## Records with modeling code
------------------------------------------------------------------------
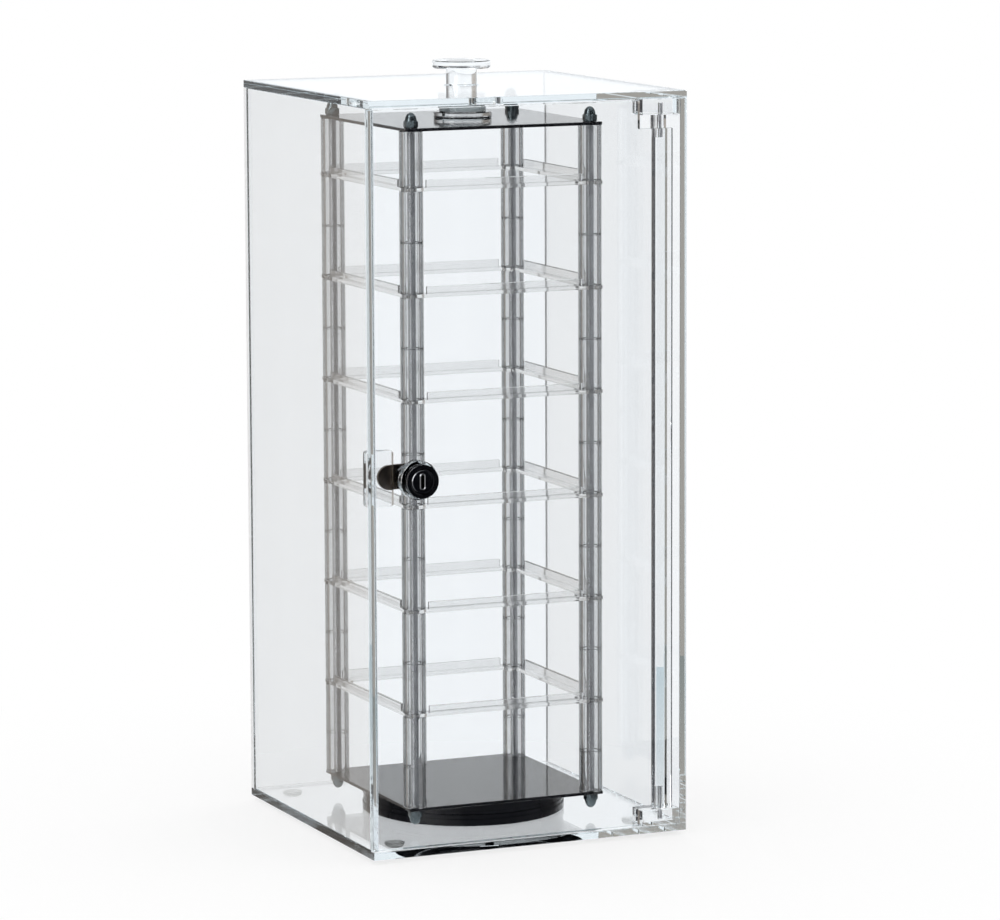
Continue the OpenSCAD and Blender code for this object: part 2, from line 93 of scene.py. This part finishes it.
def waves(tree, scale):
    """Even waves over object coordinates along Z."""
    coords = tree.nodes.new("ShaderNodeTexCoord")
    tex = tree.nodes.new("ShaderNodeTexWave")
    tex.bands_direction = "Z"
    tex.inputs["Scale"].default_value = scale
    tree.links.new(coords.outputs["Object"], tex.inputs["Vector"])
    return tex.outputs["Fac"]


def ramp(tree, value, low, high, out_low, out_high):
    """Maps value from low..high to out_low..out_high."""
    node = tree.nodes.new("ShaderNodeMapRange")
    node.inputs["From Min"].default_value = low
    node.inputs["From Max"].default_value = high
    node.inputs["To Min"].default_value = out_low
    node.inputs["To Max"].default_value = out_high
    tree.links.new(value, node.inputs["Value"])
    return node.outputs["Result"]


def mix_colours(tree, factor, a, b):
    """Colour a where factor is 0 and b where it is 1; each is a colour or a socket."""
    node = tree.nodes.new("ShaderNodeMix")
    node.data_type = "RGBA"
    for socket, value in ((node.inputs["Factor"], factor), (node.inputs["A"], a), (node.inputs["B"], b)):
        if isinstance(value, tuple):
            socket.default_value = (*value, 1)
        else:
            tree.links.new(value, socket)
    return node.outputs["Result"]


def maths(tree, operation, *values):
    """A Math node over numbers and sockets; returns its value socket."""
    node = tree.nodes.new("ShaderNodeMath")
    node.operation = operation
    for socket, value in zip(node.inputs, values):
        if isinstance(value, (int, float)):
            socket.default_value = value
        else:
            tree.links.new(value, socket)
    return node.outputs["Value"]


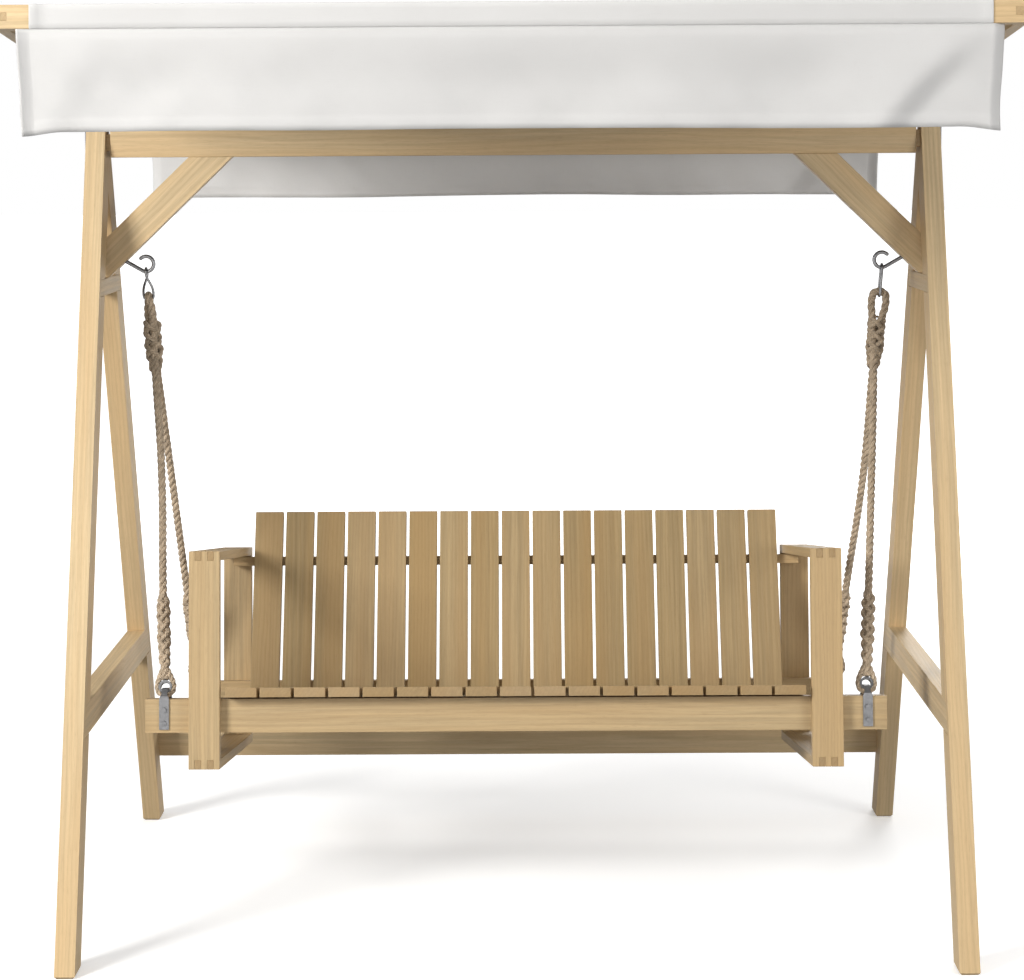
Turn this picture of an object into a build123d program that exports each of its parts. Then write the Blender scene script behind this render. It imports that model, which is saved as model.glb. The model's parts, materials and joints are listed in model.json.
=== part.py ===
------------------------------------------------------------------------
## STATED EXERCISE
Output exactly the lines above, from the one holding "Turn this picture" through the end of the data, including the first and last.

## RESPONSE TO THIS TASK
Turn this picture of an object into a build123d program that exports each of its parts. Then write the Blender scene script behind this render. It imports that model, which is saved as model.glb. The model's parts, materials and joints are listed in model.json.
=== part.py ===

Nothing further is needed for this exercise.